196 posts in 3134 days

#5 posted 12-10-2009 10:00 PM

LOL Reminds me of this one:

The FBI had an opening for an assassin. After all the background checks, interviews and testing were done, there were 3 finalists; Two men and a woman.

For the final test, the FBI agents took one of the men to a large metal door and handed him a gun.
‘We must know that you will follow your instructions no matter what the circumstances. Inside the room you will find your wife sitting In a chair…..Kill her!!’ The man said, ‘You can’t be serious. I could never shoot my wife.’ The agent said, ‘Then you’re not the right man for this job. Take your wife and go home.’

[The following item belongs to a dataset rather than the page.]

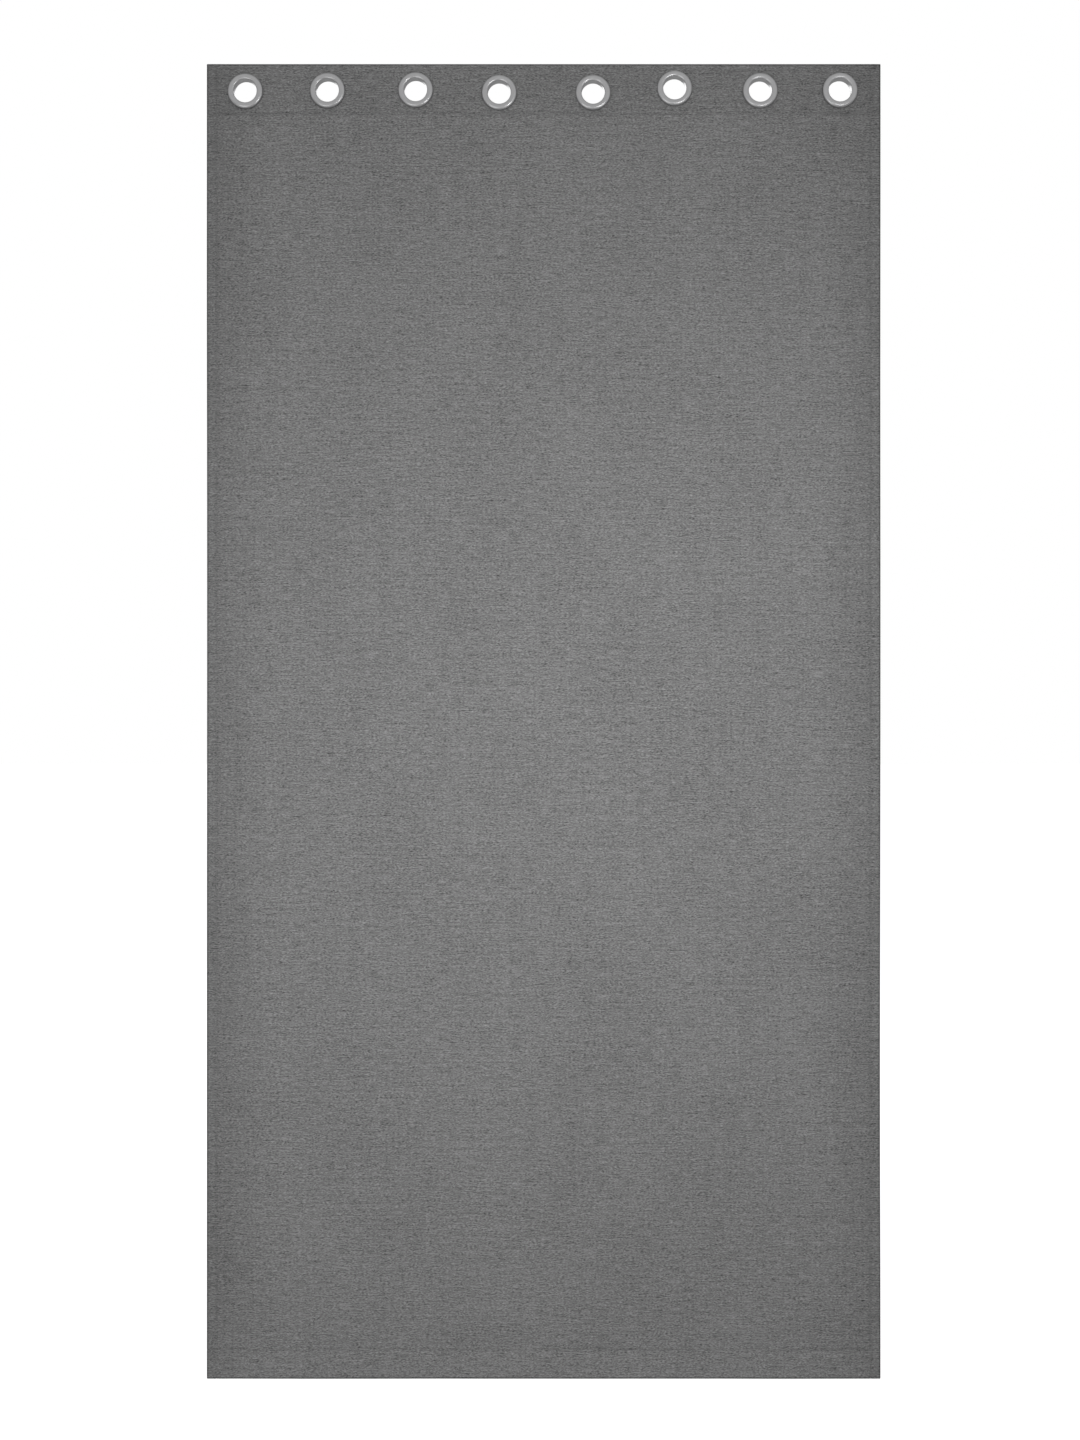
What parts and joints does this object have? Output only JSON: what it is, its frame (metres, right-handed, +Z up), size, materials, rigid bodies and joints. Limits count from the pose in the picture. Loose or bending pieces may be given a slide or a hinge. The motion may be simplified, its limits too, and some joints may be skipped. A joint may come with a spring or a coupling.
{
  "type": "room curtain panel",
  "caption": "Flat grey woven curtain panel with a stiffened heading, stitched hems and a row of satin silver eyelets; folds into pleats between the eyelets.",
  "frame": {"origin": "middle of the eyelet row, on the rod line, at the front of the face cloth", "axes": "+X to the right seen from the room, +Y to the back towards the window, +Z up the drop"},
  "size_m": [1.17, 0.0133, 2.283],
  "materials": {
    "grey_cloth": "matte",
    "white_buckram": "matte",
    "satin_silver": "satin"
  },
  "bodies": {
    "pleat_1": {"face_cloth_1": "grey_cloth", "heading_stiffener_1": "white_buckram", "heading_turn_1": "grey_cloth", "bottom_hem_1": "grey_cloth", "eyelet_front_1": "satin_silver", "eyelet_back_1": "satin_silver", "side_hem_left": "grey_cloth"},
    "pleat_2": {"face_cloth_2": "grey_cloth", "heading_stiffener_2": "white_buckram", "heading_turn_2": "grey_cloth", "bottom_hem_2": "grey_cloth", "eyelet_front_2": "satin_silver", "eyelet_back_2": "satin_silver"},
    "pleat_3": {"face_cloth_3": "grey_cloth", "heading_stiffener_3": "white_buckram", "heading_turn_3": "grey_cloth", "bottom_hem_3": "grey_cloth", "eyelet_front_3": "satin_silver", "eyelet_back_3": "satin_silver"},
    "pleat_4": {"face_cloth_4": "grey_cloth", "heading_stiffener_4": "white_buckram", "heading_turn_4": "grey_cloth", "bottom_hem_4": "grey_cloth", "eyelet_front_4": "satin_silver", "eyelet_back_4": "satin_silver"},
    "pleat_5": {"face_cloth_5": "grey_cloth", "heading_stiffener_5": "white_buckram", "heading_turn_5": "grey_cloth", "bottom_hem_5": "grey_cloth", "eyelet_front_5": "satin_silver", "eyelet_back_5": "satin_silver"},
    "pleat_6": {"face_cloth_6": "grey_cloth", "heading_stiffener_6": "white_buckram", "heading_turn_6": "grey_cloth", "bottom_hem_6": "grey_cloth", "eyelet_front_6": "satin_silver", "eyelet_back_6": "satin_silver"},
    "pleat_7": {"face_cloth_7": "grey_cloth", "heading_stiffener_7": "white_buckram", "heading_turn_7": "grey_cloth", "bottom_hem_7": "grey_cloth", "eyelet_front_7": "satin_silver", "eyelet_back_7": "satin_silver"},
    "pleat_8": {"face_cloth_8": "grey_cloth", "heading_stiffener_8": "white_buckram", "heading_turn_8": "grey_cloth", "bottom_hem_8": "grey_cloth", "eyelet_front_8": "satin_silver", "eyelet_back_8": "satin_silver", "side_hem_right": "grey_cloth"}
  },
  "joints": [
    {"name": "fold_1", "type": "hinge", "parent": "pleat_1", "child": "pleat_2", "pos_m": [-0.4465, 0.0023, 0], "axis": [0, 0, 1], "range_deg": [0, 160]},
    {"name": "fold_2", "type": "hinge", "parent": "pleat_2", "child": "pleat_3", "pos_m": [-0.29875, 0, 0], "axis": [0, 0, 1], "range_deg": [-160, 0]},
    {"name": "fold_3", "type": "hinge", "parent": "pleat_3", "child": "pleat_4", "pos_m": [-0.14975, 0.0023, 0], "axis": [0, 0, 1], "range_deg": [0, 160]},
    {"name": "fold_4", "type": "hinge", "parent": "pleat_4", "child": "pleat_5", "pos_m": [0.00425, 0, 0], "axis": [0, 0, 1], "range_deg": [-160, 0]},
    {"name": "fold_5", "type": "hinge", "parent": "pleat_5", "child": "pleat_6", "pos_m": [0.1565, 0.0023, 0], "axis": [0, 0, 1], "range_deg": [0, 160]},
    {"name": "fold_6", "type": "hinge", "parent": "pleat_6", "child": "pleat_7", "pos_m": [0.3015, 0, 0], "axis": [0, 0, 1], "range_deg": [-160, 0]},
    {"name": "fold_7", "type": "hinge", "parent": "pleat_7", "child": "pleat_8", "pos_m": [0.445, 0.0023, 0], "axis": [0, 0, 1], "range_deg": [0, 160]}
  ],
  "couplings": [
    {"joint": "fold_2", "follows": "fold_1", "ratio": -1},
    {"joint": "fold_3", "follows": "fold_1", "ratio": 1},
    {"joint": "fold_4", "follows": "fold_1", "ratio": -1},
    {"joint": "fold_5", "follows": "fold_1", "ratio": 1},
    {"joint": "fold_6", "follows": "fold_1", "ratio": -1},
    {"joint": "fold_7", "follows": "fold_1", "ratio": 1}
  ]
}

The second man was given the same instructions. He took the gun and went into the room. All was quiet for a bout 5minutes. The man came out with tears in his eyes, ‘I tried, But I can’t kill my wife.’ The agent said, ‘You don’t, Have what it takes. Take your wife and go home.’

Finally, it was the woman’s turn. She was given the Same instructions, to kill her husband. She took the gun and went into the room. Shots were heard, one after another.. They heard screaming, crashing, Banging on the walls. After a few minutes, all was quiet. The door opened slowly and there stood the Woman, wiping the sweat from her brow. ‘This gun is loaded with blanks’ she said. ‘I had to beat him to death with the chair.’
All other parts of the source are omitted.